## What this task involves
Will you give the material below again, every line exactly as it is?

## Dataset section
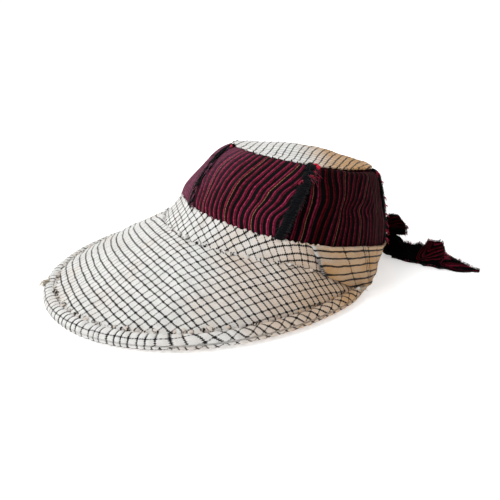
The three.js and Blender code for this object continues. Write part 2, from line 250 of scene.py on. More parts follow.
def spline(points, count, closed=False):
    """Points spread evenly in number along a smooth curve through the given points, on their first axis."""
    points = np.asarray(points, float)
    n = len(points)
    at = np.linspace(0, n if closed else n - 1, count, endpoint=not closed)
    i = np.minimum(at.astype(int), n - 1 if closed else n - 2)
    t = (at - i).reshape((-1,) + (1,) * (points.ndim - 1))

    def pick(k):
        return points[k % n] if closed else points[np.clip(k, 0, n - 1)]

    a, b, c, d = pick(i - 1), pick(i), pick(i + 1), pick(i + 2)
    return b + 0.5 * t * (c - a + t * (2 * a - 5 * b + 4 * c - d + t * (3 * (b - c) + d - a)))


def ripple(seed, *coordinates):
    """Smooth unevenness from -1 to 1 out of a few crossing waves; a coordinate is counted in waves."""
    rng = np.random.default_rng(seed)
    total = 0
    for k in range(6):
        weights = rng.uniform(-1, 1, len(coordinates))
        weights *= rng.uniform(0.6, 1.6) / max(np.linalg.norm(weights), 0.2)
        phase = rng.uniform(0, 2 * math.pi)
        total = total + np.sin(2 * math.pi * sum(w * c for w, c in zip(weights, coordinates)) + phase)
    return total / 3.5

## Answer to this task
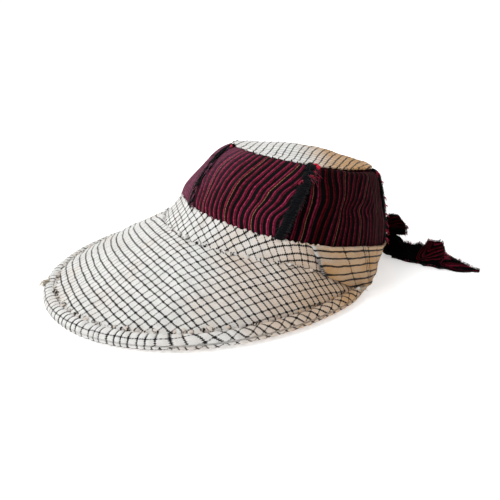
The three.js and Blender code for this object continues. Write part 2, from line 250 of scene.py on. More parts follow.
def spline(points, count, closed=False):
    """Points spread evenly in number along a smooth curve through the given points, on their first axis."""
    points = np.asarray(points, float)
    n = len(points)
    at = np.linspace(0, n if closed else n - 1, count, endpoint=not closed)
    i = np.minimum(at.astype(int), n - 1 if closed else n - 2)
    t = (at - i).reshape((-1,) + (1,) * (points.ndim - 1))

    def pick(k):
        return points[k % n] if closed else points[np.clip(k, 0, n - 1)]

    a, b, c, d = pick(i - 1), pick(i), pick(i + 1), pick(i + 2)
    return b + 0.5 * t * (c - a + t * (2 * a - 5 * b + 4 * c - d + t * (3 * (b - c) + d - a)))


def ripple(seed, *coordinates):
    """Smooth unevenness from -1 to 1 out of a few crossing waves; a coordinate is counted in waves."""
    rng = np.random.default_rng(seed)
    total = 0
    for k in range(6):
        weights = rng.uniform(-1, 1, len(coordinates))
        weights *= rng.uniform(0.6, 1.6) / max(np.linalg.norm(weights), 0.2)
        phase = rng.uniform(0, 2 * math.pi)
        total = total + np.sin(2 * math.pi * sum(w * c for w, c in zip(weights, coordinates)) + phase)
    return total / 3.5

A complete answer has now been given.